→ WRITTEN INSTRUCTION
Start at the line that has "Reconstruct the object" and stop at the line that has "# and a crease between two lobes faces -Y.". Print those lines and all lines between them exactly, and nothing more.

+ + + + +

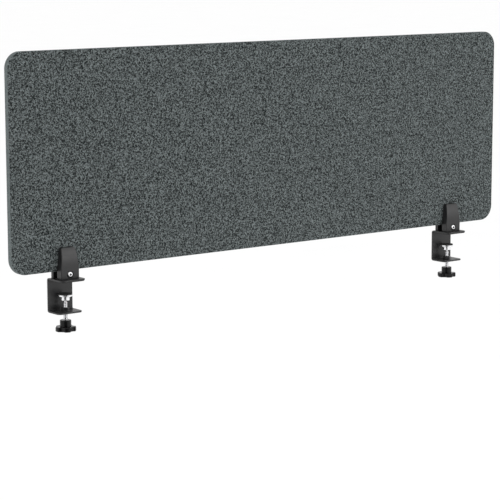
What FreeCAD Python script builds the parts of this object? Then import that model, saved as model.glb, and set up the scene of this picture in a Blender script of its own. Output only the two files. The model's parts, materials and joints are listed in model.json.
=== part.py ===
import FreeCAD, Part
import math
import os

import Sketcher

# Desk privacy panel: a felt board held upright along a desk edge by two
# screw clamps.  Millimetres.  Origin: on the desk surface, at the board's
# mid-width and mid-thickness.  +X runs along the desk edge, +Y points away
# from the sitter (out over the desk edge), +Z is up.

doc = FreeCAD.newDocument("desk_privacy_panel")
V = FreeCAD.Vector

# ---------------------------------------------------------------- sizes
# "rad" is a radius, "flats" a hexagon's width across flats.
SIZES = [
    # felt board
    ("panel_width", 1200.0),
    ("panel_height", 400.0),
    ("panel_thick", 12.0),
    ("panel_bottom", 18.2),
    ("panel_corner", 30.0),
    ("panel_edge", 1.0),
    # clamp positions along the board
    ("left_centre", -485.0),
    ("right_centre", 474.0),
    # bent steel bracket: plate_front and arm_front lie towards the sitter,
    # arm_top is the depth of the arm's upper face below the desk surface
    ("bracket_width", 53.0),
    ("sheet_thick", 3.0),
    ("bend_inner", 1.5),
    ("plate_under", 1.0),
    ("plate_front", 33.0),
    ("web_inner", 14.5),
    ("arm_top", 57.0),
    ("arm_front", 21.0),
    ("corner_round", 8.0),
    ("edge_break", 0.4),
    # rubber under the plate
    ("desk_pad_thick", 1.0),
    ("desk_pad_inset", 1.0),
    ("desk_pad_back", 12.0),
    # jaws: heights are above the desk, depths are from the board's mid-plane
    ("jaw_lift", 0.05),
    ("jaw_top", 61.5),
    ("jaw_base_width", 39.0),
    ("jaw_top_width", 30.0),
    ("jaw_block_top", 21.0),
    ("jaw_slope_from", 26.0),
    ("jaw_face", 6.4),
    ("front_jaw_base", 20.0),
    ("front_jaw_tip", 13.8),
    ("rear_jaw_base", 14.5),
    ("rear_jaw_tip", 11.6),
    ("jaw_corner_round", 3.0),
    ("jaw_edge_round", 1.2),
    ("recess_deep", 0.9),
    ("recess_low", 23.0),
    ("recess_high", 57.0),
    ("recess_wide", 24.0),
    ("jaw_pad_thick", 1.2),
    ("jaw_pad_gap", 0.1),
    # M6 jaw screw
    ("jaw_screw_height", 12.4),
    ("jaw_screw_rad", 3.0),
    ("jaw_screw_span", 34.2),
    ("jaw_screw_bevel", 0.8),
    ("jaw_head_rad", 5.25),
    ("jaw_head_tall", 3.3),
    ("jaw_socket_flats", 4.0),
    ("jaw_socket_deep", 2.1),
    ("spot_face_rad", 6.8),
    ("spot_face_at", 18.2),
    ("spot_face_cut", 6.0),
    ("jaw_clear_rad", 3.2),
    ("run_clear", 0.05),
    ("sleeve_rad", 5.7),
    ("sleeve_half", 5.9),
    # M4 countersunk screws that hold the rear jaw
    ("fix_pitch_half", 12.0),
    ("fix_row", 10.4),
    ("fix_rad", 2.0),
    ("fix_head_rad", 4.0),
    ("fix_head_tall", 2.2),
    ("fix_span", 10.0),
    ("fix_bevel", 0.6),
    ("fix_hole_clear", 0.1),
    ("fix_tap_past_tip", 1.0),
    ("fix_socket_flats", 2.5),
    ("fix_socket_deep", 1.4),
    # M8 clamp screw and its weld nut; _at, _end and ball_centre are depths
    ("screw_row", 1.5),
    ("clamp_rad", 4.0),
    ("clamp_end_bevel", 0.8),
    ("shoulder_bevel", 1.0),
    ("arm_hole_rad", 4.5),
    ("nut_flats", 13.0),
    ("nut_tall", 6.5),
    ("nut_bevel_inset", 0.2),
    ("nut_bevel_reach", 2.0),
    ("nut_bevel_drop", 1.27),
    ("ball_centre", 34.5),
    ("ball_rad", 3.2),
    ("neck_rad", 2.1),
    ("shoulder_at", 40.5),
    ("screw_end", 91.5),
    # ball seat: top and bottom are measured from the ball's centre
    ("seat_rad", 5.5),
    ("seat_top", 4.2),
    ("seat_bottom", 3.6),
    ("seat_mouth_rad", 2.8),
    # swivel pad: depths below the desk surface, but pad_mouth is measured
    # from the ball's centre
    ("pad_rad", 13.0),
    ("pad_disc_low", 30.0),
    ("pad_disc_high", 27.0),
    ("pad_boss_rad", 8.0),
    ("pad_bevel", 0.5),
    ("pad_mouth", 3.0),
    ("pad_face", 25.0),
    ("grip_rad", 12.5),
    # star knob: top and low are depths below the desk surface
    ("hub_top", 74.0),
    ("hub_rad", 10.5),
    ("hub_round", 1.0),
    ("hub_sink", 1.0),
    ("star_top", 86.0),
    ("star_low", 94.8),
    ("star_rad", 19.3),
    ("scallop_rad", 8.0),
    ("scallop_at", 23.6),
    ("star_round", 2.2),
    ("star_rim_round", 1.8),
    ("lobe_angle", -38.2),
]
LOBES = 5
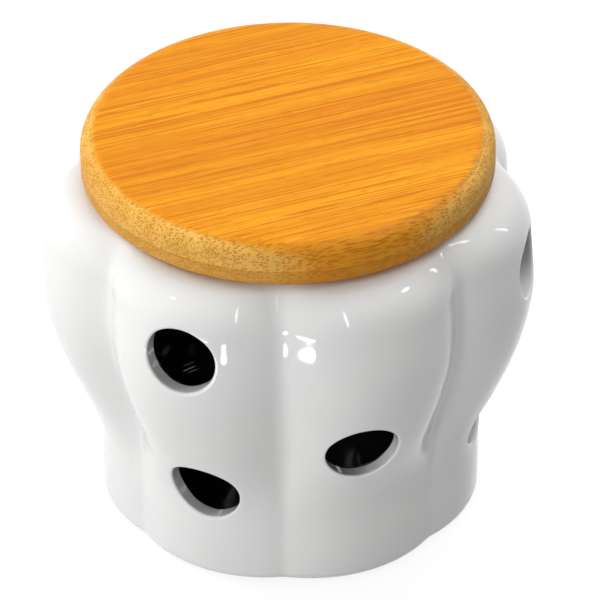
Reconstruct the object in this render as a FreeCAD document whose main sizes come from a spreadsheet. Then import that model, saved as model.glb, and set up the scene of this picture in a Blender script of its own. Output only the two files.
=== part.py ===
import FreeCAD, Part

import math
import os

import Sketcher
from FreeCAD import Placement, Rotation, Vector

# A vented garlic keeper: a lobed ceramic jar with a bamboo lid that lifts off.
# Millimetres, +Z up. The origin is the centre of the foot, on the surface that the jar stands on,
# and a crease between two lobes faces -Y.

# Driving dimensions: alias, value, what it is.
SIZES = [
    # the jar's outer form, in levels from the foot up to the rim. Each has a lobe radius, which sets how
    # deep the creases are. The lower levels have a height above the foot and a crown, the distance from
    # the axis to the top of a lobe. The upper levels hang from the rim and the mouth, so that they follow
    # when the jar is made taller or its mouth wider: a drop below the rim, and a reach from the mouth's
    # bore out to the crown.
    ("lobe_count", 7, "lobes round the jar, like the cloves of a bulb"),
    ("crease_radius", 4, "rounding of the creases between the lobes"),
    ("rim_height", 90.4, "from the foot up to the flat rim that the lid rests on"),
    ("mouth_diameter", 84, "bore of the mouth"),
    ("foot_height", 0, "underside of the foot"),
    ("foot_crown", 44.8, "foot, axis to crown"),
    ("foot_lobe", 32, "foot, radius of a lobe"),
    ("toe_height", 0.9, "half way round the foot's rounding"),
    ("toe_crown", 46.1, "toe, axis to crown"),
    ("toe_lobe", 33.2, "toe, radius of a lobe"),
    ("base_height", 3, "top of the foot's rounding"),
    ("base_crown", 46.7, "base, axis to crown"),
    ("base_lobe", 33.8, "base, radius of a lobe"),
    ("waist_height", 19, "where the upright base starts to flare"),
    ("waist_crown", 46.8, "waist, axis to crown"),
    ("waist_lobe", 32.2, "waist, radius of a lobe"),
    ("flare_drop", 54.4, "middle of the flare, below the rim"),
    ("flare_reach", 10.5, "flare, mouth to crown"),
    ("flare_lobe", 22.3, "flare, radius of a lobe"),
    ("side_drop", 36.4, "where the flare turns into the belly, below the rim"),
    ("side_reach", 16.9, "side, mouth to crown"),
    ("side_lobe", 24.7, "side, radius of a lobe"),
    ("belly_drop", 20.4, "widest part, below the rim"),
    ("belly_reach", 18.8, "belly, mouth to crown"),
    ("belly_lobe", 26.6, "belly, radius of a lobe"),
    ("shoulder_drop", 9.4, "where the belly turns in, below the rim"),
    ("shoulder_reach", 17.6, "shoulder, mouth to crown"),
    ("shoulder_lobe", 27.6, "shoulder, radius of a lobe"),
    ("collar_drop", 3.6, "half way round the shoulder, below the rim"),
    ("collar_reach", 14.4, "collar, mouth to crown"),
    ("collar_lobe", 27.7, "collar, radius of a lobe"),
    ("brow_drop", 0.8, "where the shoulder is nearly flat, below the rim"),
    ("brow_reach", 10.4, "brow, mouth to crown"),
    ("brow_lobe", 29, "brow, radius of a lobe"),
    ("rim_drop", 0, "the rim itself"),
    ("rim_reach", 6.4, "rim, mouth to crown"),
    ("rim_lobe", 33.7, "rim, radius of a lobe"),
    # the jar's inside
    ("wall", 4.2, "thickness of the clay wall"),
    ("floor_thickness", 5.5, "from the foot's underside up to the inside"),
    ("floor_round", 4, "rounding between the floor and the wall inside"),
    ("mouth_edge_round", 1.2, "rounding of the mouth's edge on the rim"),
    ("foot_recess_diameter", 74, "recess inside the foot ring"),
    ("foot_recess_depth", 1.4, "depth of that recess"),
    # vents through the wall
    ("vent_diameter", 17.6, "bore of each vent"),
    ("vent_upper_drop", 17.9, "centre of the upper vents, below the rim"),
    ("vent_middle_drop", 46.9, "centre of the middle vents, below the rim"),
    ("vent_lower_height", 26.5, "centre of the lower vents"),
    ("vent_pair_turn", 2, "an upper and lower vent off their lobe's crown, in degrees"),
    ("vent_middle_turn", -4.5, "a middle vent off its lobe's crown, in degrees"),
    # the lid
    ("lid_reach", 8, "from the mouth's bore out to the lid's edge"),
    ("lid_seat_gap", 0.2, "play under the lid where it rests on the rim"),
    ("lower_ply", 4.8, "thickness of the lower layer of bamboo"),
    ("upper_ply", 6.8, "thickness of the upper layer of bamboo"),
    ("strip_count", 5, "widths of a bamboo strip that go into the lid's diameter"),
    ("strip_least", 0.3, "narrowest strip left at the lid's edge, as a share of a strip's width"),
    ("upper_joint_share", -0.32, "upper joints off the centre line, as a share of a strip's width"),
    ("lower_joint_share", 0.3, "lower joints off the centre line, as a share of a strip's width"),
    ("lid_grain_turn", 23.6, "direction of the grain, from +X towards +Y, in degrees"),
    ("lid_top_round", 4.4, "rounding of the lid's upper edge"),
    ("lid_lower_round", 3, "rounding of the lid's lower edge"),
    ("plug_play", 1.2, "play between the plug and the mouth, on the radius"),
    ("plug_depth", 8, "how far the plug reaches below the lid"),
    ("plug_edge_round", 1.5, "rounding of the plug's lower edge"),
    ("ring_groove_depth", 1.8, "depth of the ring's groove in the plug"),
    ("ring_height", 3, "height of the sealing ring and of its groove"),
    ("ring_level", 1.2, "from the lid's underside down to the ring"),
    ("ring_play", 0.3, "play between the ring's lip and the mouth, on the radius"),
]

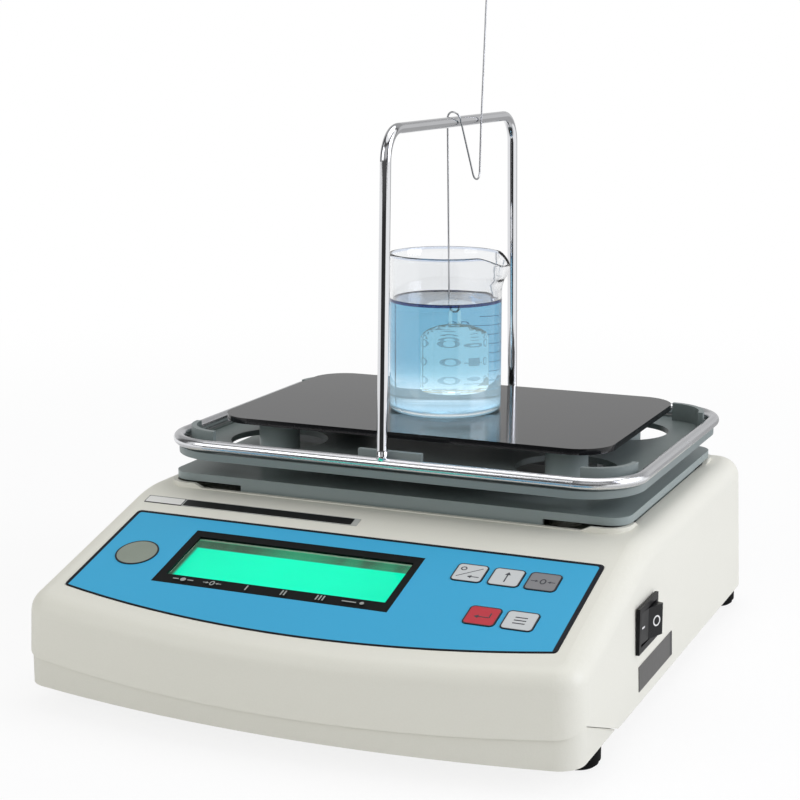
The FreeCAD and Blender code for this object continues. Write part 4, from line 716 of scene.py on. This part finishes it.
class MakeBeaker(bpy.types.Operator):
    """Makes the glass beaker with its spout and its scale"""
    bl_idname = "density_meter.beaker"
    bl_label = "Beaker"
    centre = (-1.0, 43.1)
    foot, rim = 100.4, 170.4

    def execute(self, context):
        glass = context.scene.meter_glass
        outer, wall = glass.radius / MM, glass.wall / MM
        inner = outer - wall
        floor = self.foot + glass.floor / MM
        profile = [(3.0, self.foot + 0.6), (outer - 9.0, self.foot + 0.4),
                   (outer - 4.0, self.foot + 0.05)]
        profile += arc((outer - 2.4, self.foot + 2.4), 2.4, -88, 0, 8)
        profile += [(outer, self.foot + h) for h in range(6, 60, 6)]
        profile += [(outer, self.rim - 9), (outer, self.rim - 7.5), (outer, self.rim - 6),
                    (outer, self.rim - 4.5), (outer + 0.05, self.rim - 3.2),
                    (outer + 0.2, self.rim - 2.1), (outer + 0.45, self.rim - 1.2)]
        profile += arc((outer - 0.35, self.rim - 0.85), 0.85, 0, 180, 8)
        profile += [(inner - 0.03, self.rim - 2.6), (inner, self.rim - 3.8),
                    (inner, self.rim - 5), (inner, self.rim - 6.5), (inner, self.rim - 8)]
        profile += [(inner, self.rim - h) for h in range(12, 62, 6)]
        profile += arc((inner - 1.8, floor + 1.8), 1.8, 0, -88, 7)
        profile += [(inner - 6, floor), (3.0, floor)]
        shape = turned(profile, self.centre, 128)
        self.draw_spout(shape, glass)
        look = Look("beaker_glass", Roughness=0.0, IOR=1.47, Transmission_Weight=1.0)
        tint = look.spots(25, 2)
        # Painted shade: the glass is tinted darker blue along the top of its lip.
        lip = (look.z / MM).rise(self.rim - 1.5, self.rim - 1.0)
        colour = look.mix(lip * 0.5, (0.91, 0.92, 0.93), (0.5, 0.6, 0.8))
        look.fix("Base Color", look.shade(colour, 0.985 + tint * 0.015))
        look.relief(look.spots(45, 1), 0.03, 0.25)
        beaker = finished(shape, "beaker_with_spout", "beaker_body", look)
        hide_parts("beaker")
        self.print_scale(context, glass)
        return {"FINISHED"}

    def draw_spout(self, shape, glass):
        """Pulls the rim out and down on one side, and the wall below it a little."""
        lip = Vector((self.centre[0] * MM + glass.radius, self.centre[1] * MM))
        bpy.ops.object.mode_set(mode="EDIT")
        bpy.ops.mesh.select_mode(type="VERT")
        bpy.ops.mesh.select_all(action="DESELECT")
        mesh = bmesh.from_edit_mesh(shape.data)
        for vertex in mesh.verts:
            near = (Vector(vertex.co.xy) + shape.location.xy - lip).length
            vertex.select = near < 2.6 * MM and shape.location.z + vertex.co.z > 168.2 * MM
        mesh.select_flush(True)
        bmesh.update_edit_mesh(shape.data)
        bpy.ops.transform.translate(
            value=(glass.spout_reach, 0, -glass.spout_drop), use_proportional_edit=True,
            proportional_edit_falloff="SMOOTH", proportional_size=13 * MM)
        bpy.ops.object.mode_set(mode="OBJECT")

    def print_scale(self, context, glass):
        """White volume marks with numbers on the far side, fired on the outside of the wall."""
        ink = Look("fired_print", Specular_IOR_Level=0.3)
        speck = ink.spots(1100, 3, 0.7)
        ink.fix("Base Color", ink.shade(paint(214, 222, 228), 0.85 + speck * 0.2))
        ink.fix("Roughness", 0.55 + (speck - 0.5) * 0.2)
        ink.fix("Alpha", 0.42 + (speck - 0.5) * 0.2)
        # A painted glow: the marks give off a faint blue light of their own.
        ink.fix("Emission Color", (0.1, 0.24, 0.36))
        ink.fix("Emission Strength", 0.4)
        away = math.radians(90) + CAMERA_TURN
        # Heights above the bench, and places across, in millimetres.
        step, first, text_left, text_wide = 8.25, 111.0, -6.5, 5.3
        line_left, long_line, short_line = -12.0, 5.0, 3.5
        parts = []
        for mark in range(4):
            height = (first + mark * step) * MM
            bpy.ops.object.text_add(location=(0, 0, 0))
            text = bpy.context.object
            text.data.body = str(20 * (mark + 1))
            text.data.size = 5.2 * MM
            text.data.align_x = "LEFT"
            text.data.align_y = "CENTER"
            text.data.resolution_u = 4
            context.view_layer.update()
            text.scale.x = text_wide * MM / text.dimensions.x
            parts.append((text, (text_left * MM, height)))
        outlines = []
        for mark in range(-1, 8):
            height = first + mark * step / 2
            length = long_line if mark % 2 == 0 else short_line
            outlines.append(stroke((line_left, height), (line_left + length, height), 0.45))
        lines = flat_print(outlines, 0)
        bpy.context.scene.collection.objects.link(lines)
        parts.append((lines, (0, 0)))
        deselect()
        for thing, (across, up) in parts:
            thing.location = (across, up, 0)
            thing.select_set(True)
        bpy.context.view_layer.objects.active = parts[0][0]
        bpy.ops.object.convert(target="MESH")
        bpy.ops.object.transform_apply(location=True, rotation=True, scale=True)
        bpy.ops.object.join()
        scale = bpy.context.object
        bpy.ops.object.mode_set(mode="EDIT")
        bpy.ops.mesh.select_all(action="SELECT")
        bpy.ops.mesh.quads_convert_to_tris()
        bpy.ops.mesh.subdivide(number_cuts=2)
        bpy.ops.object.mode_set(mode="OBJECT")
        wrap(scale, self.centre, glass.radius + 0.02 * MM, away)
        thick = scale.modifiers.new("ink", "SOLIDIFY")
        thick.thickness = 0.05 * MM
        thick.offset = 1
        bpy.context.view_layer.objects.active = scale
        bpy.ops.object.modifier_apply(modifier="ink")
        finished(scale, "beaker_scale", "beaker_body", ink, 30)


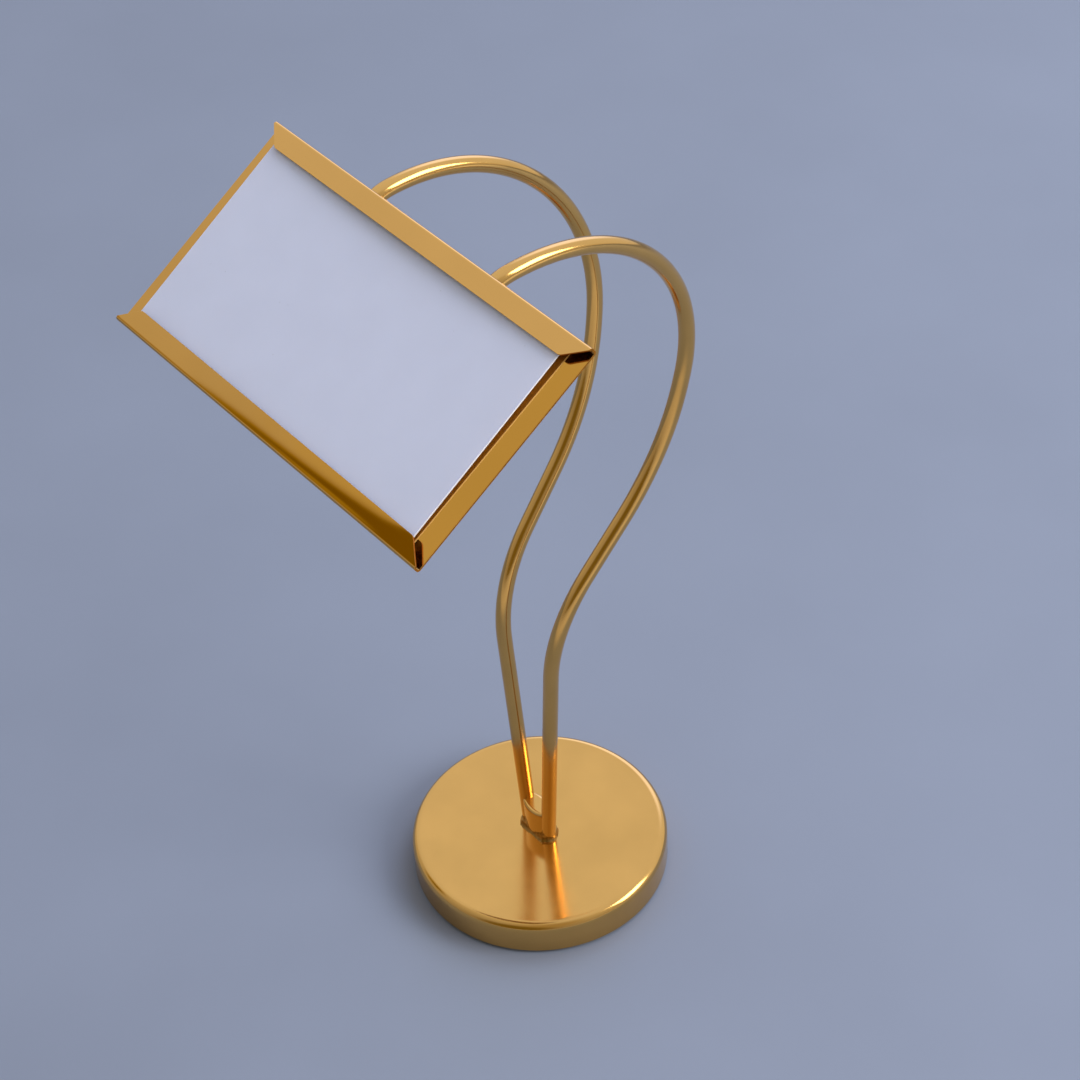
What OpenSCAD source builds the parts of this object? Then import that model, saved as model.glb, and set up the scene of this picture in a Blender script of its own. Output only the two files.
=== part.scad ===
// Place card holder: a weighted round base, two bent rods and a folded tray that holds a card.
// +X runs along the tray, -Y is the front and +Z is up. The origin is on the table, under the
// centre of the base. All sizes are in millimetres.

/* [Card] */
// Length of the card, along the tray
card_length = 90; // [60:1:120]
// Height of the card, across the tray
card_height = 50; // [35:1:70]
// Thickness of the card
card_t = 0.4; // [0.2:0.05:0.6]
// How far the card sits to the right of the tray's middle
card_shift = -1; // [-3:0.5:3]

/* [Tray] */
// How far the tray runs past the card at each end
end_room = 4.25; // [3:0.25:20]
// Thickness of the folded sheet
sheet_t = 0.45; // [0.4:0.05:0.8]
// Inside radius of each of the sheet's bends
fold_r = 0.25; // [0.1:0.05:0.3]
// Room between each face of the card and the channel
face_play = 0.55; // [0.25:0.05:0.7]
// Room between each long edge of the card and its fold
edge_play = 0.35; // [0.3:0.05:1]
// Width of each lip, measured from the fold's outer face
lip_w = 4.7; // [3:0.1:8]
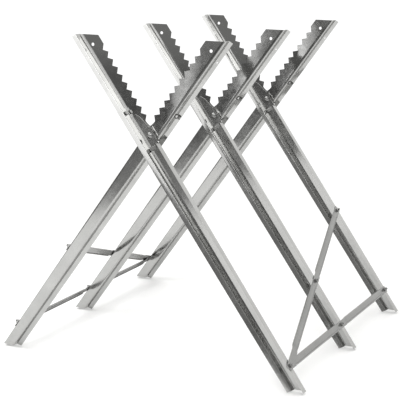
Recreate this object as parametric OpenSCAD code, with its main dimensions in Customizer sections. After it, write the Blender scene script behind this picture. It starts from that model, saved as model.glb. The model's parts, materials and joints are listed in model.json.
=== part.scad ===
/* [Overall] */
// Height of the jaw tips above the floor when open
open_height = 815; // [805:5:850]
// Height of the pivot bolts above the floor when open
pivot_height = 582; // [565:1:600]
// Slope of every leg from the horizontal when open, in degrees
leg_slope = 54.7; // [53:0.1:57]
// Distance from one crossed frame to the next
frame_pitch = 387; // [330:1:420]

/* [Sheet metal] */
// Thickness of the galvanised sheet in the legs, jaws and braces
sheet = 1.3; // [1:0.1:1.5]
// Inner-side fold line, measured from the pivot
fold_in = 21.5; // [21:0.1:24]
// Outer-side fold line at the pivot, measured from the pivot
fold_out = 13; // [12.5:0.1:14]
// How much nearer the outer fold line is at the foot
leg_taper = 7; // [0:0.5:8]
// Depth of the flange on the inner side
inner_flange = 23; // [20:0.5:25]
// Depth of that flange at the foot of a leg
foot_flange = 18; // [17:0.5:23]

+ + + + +

→ WRITTEN ANSWER
Reconstruct the object in this render as a FreeCAD document whose main sizes come from a spreadsheet. Then import that model, saved as model.glb, and set up the scene of this picture in a Blender script of its own. Output only the two files.
=== part.py ===
import FreeCAD, Part

import math
import os

import Sketcher
from FreeCAD import Placement, Rotation, Vector

# A vented garlic keeper: a lobed ceramic jar with a bamboo lid that lifts off.
# Millimetres, +Z up. The origin is the centre of the foot, on the surface that the jar stands on,
# and a crease between two lobes faces -Y.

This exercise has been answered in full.